In my mind this can be said about lots of "criminalized" acts which do not "hurt" anyone in particular. If I invite my friends over to watch a movie I have on DVD, am I not sharing that copyrighted material?
For instance, in California it is illegal to hitchhike and it is illegal to pick-up a hitchiker. However, I can easily go on Craigslist and flag down someone with a car... it's the same as physically doing it, just with some help from my digital road sign.
If I go 5mph over the speed limit and a policeman doesn't have a speed-gun, then he can't possibly convict me of a crime unless I was swirving or driving unsafely... but it is possible for him to say I was driving unsafely when he has digital eyes.
Just because a computer helps with something, that shouldn't stop a person from getting into the mix and saying... well, maybe this isn't hurting anyone. Just as banks now push overdraft fees onto people who go over their bank account limit, wheter it is a $1.50 pack of gum, or a $150 television... because a computer says that person is at fault. I believe the court system is allowing the same thing to happen with laws. They are just allowing the laws to dictate "damage" or "law abiding behavior" instead of deciding to look at the situation with a human perspective and say whether or not the trillion dollar company is actually damaged by a personal computer.

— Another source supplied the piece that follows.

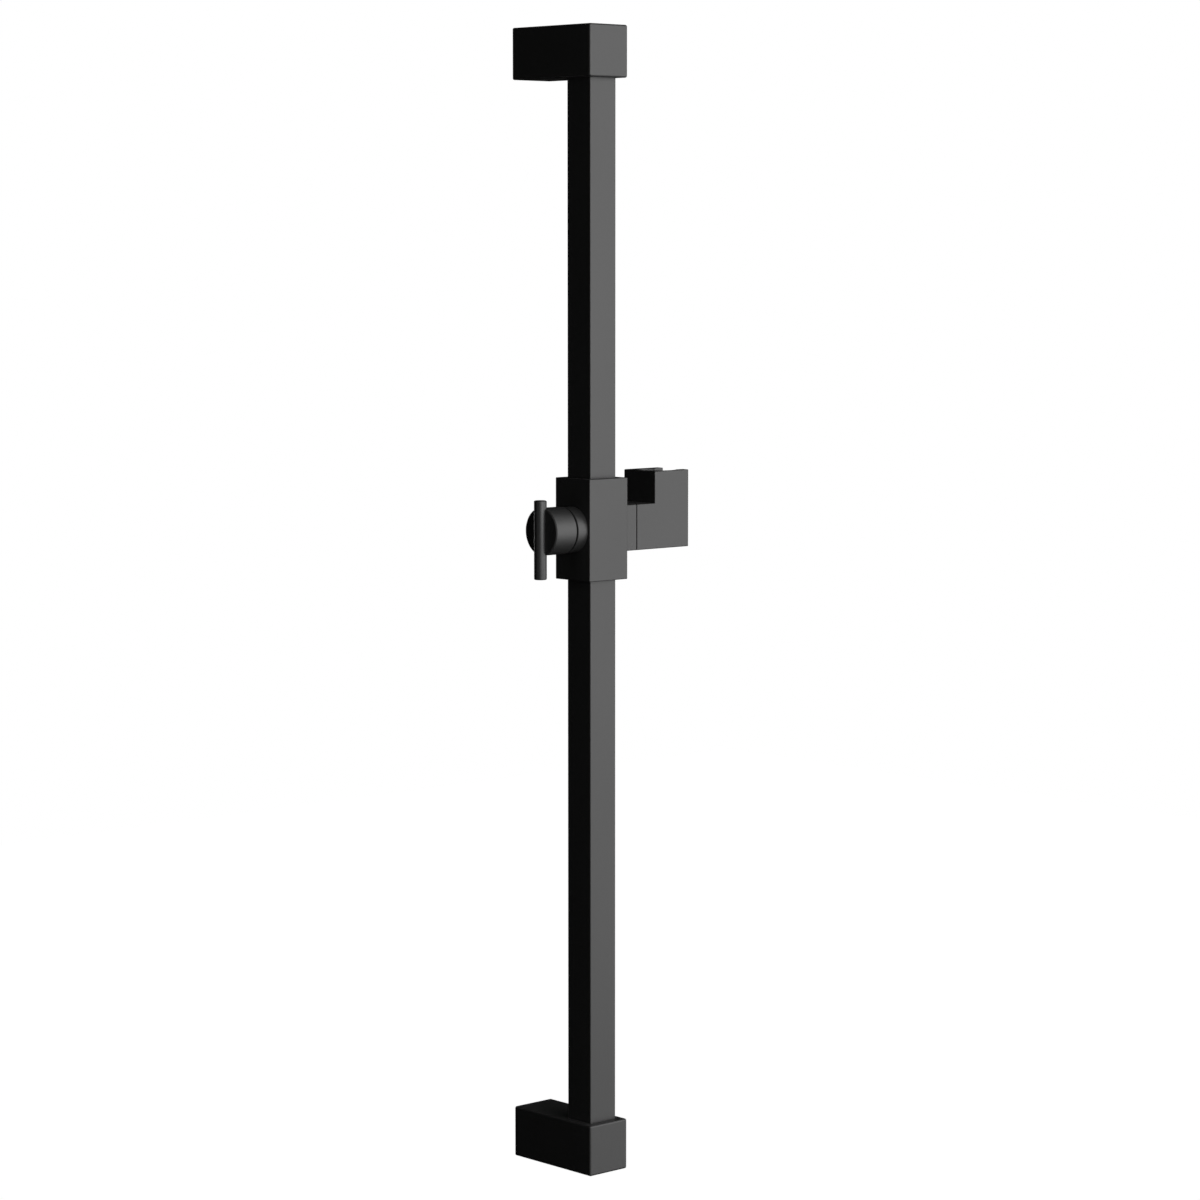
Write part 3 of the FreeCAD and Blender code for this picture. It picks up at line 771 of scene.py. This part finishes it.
class RAIL_OT_thread_pivot_screw(bpy.types.Operator):
    """Shoulder screw with an M5 thread that the holder tilts on"""
    bl_idname = "rail.thread_pivot_screw"
    bl_label = "Thread the pivot screw"

    def execute(self, context):
        low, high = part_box("pivot_screw")
        centre = middle("pivot_screw")
        head_radius = (high.y - low.y) / 2
        head = 3.2 * MM
        shoulder_radius = 3.0 * MM
        shoulder_end = high.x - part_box("holder_boss")[1].x
        length = high.x - low.x
        thread = Thread(radius=2.5 * MM, pitch=0.8 * MM)
        rows = socket_rows(flats=4.0 * MM, depth=1.6 * MM, head_radius=head_radius,
                           edge=0.3 * MM)
        rows += [(-head, head_radius, 0), (-head, shoulder_radius, 0),
                 (-shoulder_end, shoulder_radius, 0)]
        rows += shank_rows(thread, -shoulder_end, -length, point=0.4 * MM)
        mesh = threaded(rows, thread, RIGHT, [Vector((high.x, centre.y, centre.z))],
                        steel(), start=-shoulder_end - 0.4 * MM, end=-length + 0.8 * MM)
        new_piece("shoulder_screw", mesh, "slider", ["pivot_screw"],
                  steel())
        return {"FINISHED"}


class RAIL_OT_thread_spindle(bpy.types.Operator):
    """Clamp spindle: an M6 thread, a flange that holds it endwise, and a stub that
    the knob is screwed on"""
    bl_idname = "rail.thread_spindle"
    bl_label = "Thread the spindle"

    def execute(self, context):
        low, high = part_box("clamp_spindle")
        centre = middle("clamp_spindle")
        length = high.x - low.x
        thread = Thread(radius=3.0 * MM, pitch=1.0 * MM)
        stub_bevel = 0.4 * MM
        ring_clearance = 0.1 * MM
        flange_radius = (high.y - low.y) / 2
        flange_height = 1.5 * MM
        flange_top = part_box("retaining_ring")[1].x + ring_clearance - low.x
        flange_base = flange_top + flange_height
        edge = 0.2 * MM
        rows = [(0, 0, 0), (0, thread.radius - stub_bevel, 0),
                (-stub_bevel, thread.radius, 0), (-flange_top, thread.radius, 0),
                (-flange_top, flange_radius - edge, 0),
                (-flange_top - edge, flange_radius, 0),
                (-flange_base + edge, flange_radius, 0),
                (-flange_base, flange_radius - edge, 0), (-flange_base, thread.core, 0)]
        rows += shank_rows(thread, -flange_base - 0.1 * MM, -length, point=0.5 * MM)
        mesh = threaded(rows, thread, LEFT, [Vector((low.x, centre.y, centre.z))],
                        brass(), start=-flange_base - 0.6 * MM, end=-length + 1.0 * MM)
        new_piece("spindle", mesh, "knob", ["clamp_spindle"], brass())
        return {"FINISHED"}


class RAIL_OT_rib_brake_pad(bpy.types.Operator):
    """Rubber pad with ribs across the rail, on the tip of the plunger"""
    bl_idname = "rail.rib_brake_pad"
    bl_label = "Rib the brake pad"

    def execute(self, context):
        parts = context.scene.rail_parts
        low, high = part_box("brake_pad")
        plate_edge = 0.25 * MM
        rib_inset = 0.2 * MM
        pitch = (high.z - low.z) / parts.pad_ribs
        radius = pitch / 2
        size = Vector((high.x - parts.pad_groove - low.x, high.y - low.y, high.z - low.z))
        plate = bmesh.new()
        bmesh.ops.create_cube(plate, size=1.0)
        bmesh.ops.scale(plate, vec=size, verts=plate.verts)
        bmesh.ops.translate(plate, vec=low + size / 2, verts=plate.verts)
        bmesh.ops.bevel(plate, geom=plate.edges, offset=plate_edge, segments=3,
                        affect="EDGES", profile=0.5)
        mesh = bpy.data.meshes.new("plate")
        plate.to_mesh(mesh)
        plate.free()
        rubber = material_for("pressed_rubber", rubber_material)
        first = Vector((high.x - radius, (low.y + high.y) / 2, low.z + radius))
        ribbed = grown(mesh, rib_tree(), {
            "Rib radius": radius, "Rib length": high.y - low.y - 2 * rib_inset,
            "Count": parts.pad_ribs, "First place": first,
            "Spacing": Vector((0, 0, pitch)), "Material": rubber})
        smooth_by_angle(ribbed)
        new_piece("ribbed_brake_pad", ribbed, "plunger", ["brake_pad"],
                  rubber)
        return {"FINISHED"}


class RAIL_OT_set_studio(bpy.types.Operator):
    """Camera, pale floor, softboxes, dark flags and a white surround"""
    bl_idname = "rail.set_studio"
    bl_label = "Set the studio"

    def execute(self, context):
        studio = context.scene.rail_studio
        context.scene.view_settings.view_transform = "Standard"
        place_camera(context.scene, studio)
        softbox("key_softbox", studio.key_power, degrees=40, reach=2.2, height=0.25,
                size=(1.7, 2.0))
        softbox("front_softbox", studio.front_power, degrees=-5, reach=2.5, height=0.45,
                size=(1.4, 1.1))
        softbox("back_softbox", studio.back_power, degrees=172, reach=1.5, height=0.0,
                size=(0.4, 0.8))
        softbox("left_softbox", studio.left_power, degrees=-88, reach=1.6, height=0.0,
                size=(0.5, 0.9))
        white_surround(context.scene, studio.world_strength)
        pale_floor(studio.floor_height)
        dark_flags()
        return {"FINISHED"}


# Studio

def place_camera(scene, studio):
    """Camera at the photograph's viewing angle."""
    data = bpy.data.cameras.new("camera")
    data.sensor_width = 36
    data.lens = studio.camera_lens
    data.clip_start = 0.05
    camera = bpy.data.objects.new("camera", data)
    camera.location = studio.camera_place
    camera.rotation_euler = studio.camera_turn
    scene.collection.objects.link(camera)
    scene.camera = camera


def softbox(name, power, degrees, reach, height, size):
    """Soft lamp that faces the rail's middle, so many degrees to the right of straight
    in front of it."""
    data = bpy.data.lights.new(name, "AREA")
    data.shape = "RECTANGLE"
    data.size, data.size_y = size
    data.energy = power
    lamp = bpy.data.objects.new(name, data)
    angle = math.radians(degrees)
    lamp.location = (reach * math.sin(angle), -reach * math.cos(angle), height)
    lamp.rotation_euler = (-lamp.location).to_track_quat("-Z", "Y").to_euler()
    lamp.visible_camera = False
    bpy.context.scene.collection.objects.link(lamp)


def seen_as_background(tree):
    """1 where the camera sees a surface straight, in a reflection or through glass, and
    0 where the surface only lights others."""
    path = add(tree, "ShaderNodeLightPath").outputs
    seen = add(tree, "ShaderNodeMath", {"operation": "MAXIMUM"},
               {0: path["Is Camera Ray"], 1: path["Is Glossy Ray"]}).outputs[0]
    return add(tree, "ShaderNodeMath", {"operation": "MAXIMUM"},
               {0: seen, 1: path["Is Transmission Ray"]}).outputs[0]


def white_surround(scene, strength):
    """White world for the camera and for reflections, and dim light from all round."""
    world = bpy.data.worlds.new("white_surround")
    world.use_nodes = True
    tree = world.node_tree
    tree.nodes.clear()
    shown = seen_as_background(tree)
    dim = add(tree, "ShaderNodeBackground", {"Color": WHITE, "Strength": strength})
    white = add(tree, "ShaderNodeBackground", {"Color": WHITE, "Strength": 1.0})
    mixed = add(tree, "ShaderNodeMixShader", None,
                {0: shown, 1: dim.outputs[0], 2: white.outputs[0]}).outputs[0]
    add(tree, "ShaderNodeOutputWorld", None, {"Surface": mixed})
    scene.world = world


def flat_panel(name, corners, material):
    """Flat four-sided piece of the studio."""
    mesh = bpy.data.meshes.new(name)
    mesh.from_pydata(corners, [], [(0, 1, 2, 3)])
    mesh.materials.append(material)
    panel = bpy.data.objects.new(name, mesh)
    bpy.context.scene.collection.objects.link(panel)
    return panel


def pale_floor(height):
    """Pale floor far below the rail. The camera and reflections see it about as white
    as the surround, and it still darkens where a shadow falls."""
    reach = 8.0
    speck_width = 400 * MM
    seen_level = 0.98
    material, tree, place = new_material("pale_floor_paint")
    speck = add(tree, "ShaderNodeTexNoise", {"Scale": 1 / speck_width, "Detail": 2.0},
                {"Vector": place}).outputs["Fac"]
    paint = add(tree, "ShaderNodeBsdfDiffuse", {"Color": linear("#e9e9e7")},
                {"Roughness": speck})
    level = add(tree, "ShaderNodeMath", {"operation": "MULTIPLY", 1: seen_level},
                {0: seen_as_background(tree)}).outputs[0]
    lift = add(tree, "ShaderNodeEmission", {"Color": WHITE}, {"Strength": level})
    both = add(tree, "ShaderNodeAddShader", None,
               {0: paint.outputs[0], 1: lift.outputs[0]}).outputs[0]
    add(tree, "ShaderNodeOutputMaterial", None, {"Surface": both})
    flat_panel("floor", [(-reach, -reach, height), (reach, -reach, height),
                         (reach, reach, height), (-reach, reach, height)], material)


def dark_flags():
    """Black felt flags beside, behind, above and below the rail, out of the camera's
    sight, which keep the sides that face away from the lamps dark."""
    nap_width = 2 * MM
    material, tree, place = new_material("black_felt")
    nap = add(tree, "ShaderNodeTexNoise", {"Scale": 1 / nap_width, "Detail": 2.0},
              {"Vector": place}).outputs["Fac"]
    colours = add(tree, "ShaderNodeMix",
                  {"data_type": "RGBA", FIRST_COLOUR: linear("#010101"),
                   SECOND_COLOUR: linear("#030303")}, {"Factor": nap})
    felt = add(tree, "ShaderNodeBsdfDiffuse", None,
               {"Color": colours.outputs[MIXED_COLOUR]})
    add(tree, "ShaderNodeOutputMaterial", None, {"Surface": felt.outputs[0]})
    foot = -1.6
    top = 3.2
    top_near = -0.9
    front_left = (-2.3, -2.4)
    back_left = (-2.0, 2.0)
    back_right = (2.0, 2.0)
    front_right = (2.6, -0.6)
    flags = {}
    for name, start, end in (("left_flag", front_left, back_left),
                             ("back_flag", back_left, back_right),
                             ("right_flag", back_right, front_right)):
        flags[name] = [(*start, foot), (*end, foot), (*end, top), (*start, top)]
    flags["top_flag"] = [(-2.2, 2.0, top), (*back_right, top), (2.6, top_near, top),
                         (-2.2, top_near, top)]
    flags["low_flag"] = [(-2.0, -2.2, foot), (2.0, -2.2, foot), (*back_right, foot),
                         (*back_left, foot)]
    for name, corners in flags.items():
        flat_panel(name, corners, material).visible_camera = False


# Add-on

class RAIL_PT_panel(bpy.types.Panel):
    """Sidebar panel with the rail's settings and steps"""
    bl_label = "Slide Rail"
    bl_idname = "RAIL_PT_panel"
    bl_space_type = "VIEW_3D"
    bl_region_type = "UI"
    bl_category = "Slide Rail"

    def draw(self, context):
        layout = self.layout
        for group in (context.scene.rail_finish, context.scene.rail_parts,
                      context.scene.rail_studio):
            box = layout.box()
            for name in group.bl_rna.properties.keys():
                if name not in ("rna_type", "name"):
                    box.prop(group, name)
        for step in STEPS:
            layout.operator(step.bl_idname)


GROUPS = (RailFinish, RailParts, RailStudio)
STEPS = (RAIL_OT_set_studio, RAIL_OT_coat_castings, RAIL_OT_coat_tube,
         RAIL_OT_coat_knob, RAIL_OT_turn_lever, RAIL_OT_finish_zinc,
         RAIL_OT_finish_metal, RAIL_OT_finish_nylon, RAIL_OT_thread_grub_screws,
         RAIL_OT_thread_rail_screws, RAIL_OT_thread_boss_screws,
         RAIL_OT_thread_rod_screws, RAIL_OT_thread_pivot_screw,
         RAIL_OT_thread_spindle, RAIL_OT_rib_brake_pad)
CLASSES = GROUPS + STEPS + (RAIL_PT_panel,)


def register():
    """Register the classes and give the scene its settings."""
    for item in CLASSES:
        bpy.utils.register_class(item)
    bpy.types.Scene.rail_finish = PointerProperty(type=RailFinish)
    bpy.types.Scene.rail_parts = PointerProperty(type=RailParts)
    bpy.types.Scene.rail_studio = PointerProperty(type=RailStudio)


def unregister():
    """Take the settings off the scene and unregister the classes."""
    del bpy.types.Scene.rail_studio
    del bpy.types.Scene.rail_parts
    del bpy.types.Scene.rail_finish
    for item in reversed(CLASSES):
        bpy.utils.unregister_class(item)


def main():
    """Register the add-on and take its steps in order."""
    register()
    for step in STEPS:
        group, name = step.bl_idname.split(".")
        getattr(getattr(bpy.ops, group), name)()


if __name__ == "__main__":
    main()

Yes, that has been stated, but it has nothing to do with what I am talking about. I am talking about this article, and it does not have anything to do with the legality of P2P networks themselves.
The defendant is accused of copyright infringement by the RIAA. His lawyer's defensive strategy is to claim that putting copyrighted material on a P2P network constitutes as 'Fair Use' of the copyrighted works in question, and therefore his client is innocent of copyright infringement.
It has absolutely nothing to do with the legality of P2P networks or technology itself. That is not being brought into question at all.